Added to the mixture of things to consider is that the above black men live in former slave states and that the South is currently seeing a reversal of the black migration wave north of the mid-20th century. Politics tends to attracts ambitious people who are driven to succeed. For an ambitious young black man whose family moved to a Northern city from the Mississippi Delta in 1950, this usually meant becoming a member of an urban Democrat machine, simply because those machines controlled most Northern cities. Are the ambitious young black men born in today's South finding that more doors to statewide office may open up if they join the Republican Party? Perhaps too they may note that one of the ironies of the creation of minority majority legislative districts has been that few of those Democrat minority legislators ever seem to get elected to statewide office.
If this is indeed a trend, what can be done to encourage it? An example may be found in the interesting example of Paul McKinley, the black Republican candidate in the special election this past April to fill the seat vacated by Jesse Jackson, Jr. It's a tough district for any Republican to win, but McKinley's strong anti-Democrat machine rhetoric seemed to appeal to what appeared to be a significant "had enough" element there. McKinley, a former felon who had paid his debt to society, openly attacked the Chicago Political Machine at every chance even as he fought a long rearguard action against some of the nincompoop politicos who have long controlled the Republican Party of Illinois. He ended up getting 22% of the vote, better than most Republicans running in heavily black districts, but clearly only a start.
McKinley has openly campaigned throughout the election as an "ex-offender, trying to prevent a next offender," and received overwhelming support across all of the 2nd district's diverse communities.
Was McKinley an ideal candidate?

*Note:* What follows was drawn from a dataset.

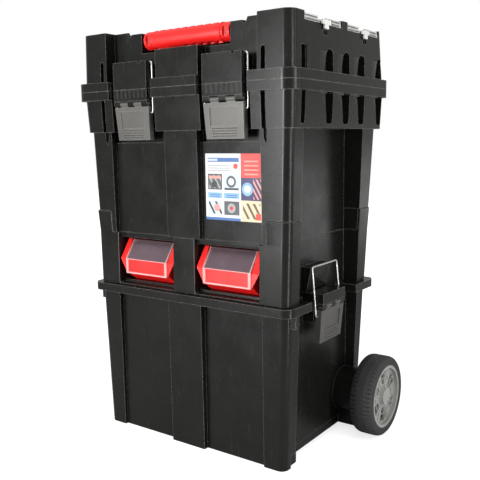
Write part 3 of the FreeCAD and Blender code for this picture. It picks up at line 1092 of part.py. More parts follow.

Certainly not, but just as Lincoln could not spare the far from perfect General Grant because he fought, the Republican party of 2013 cannot spare any black candidate willing to do battle in hostile territory. Those pundits who purport to speak for the Republican Party to the press would be wise to remember the words of Saul Alinsky before they bemoan a certain lack of traditional Republican gentility among the people one may become allied with in a common political cause.
In the politics of life we are concerned with the slaves and the Caesars, not the vestal virgins.
I don't think it is a coincidence that this apparent trend of the rise of black Republicans seems to coincide with the rise of the Tea Party with its emphasis in the candidate selection process on the soundness of basic principles over the acquisition of credentials. It is indeed a blessing to attract candidates with ivy in their resumes as well as a willingness to fight, but converts should not be sneered upon, nor should those whose life took a less conventional path be dismissed out of hand. This is particularly true when the candidate offers an opportunity to reach a new block of voters -- or to create fractures in an existing Democrat voting bloc.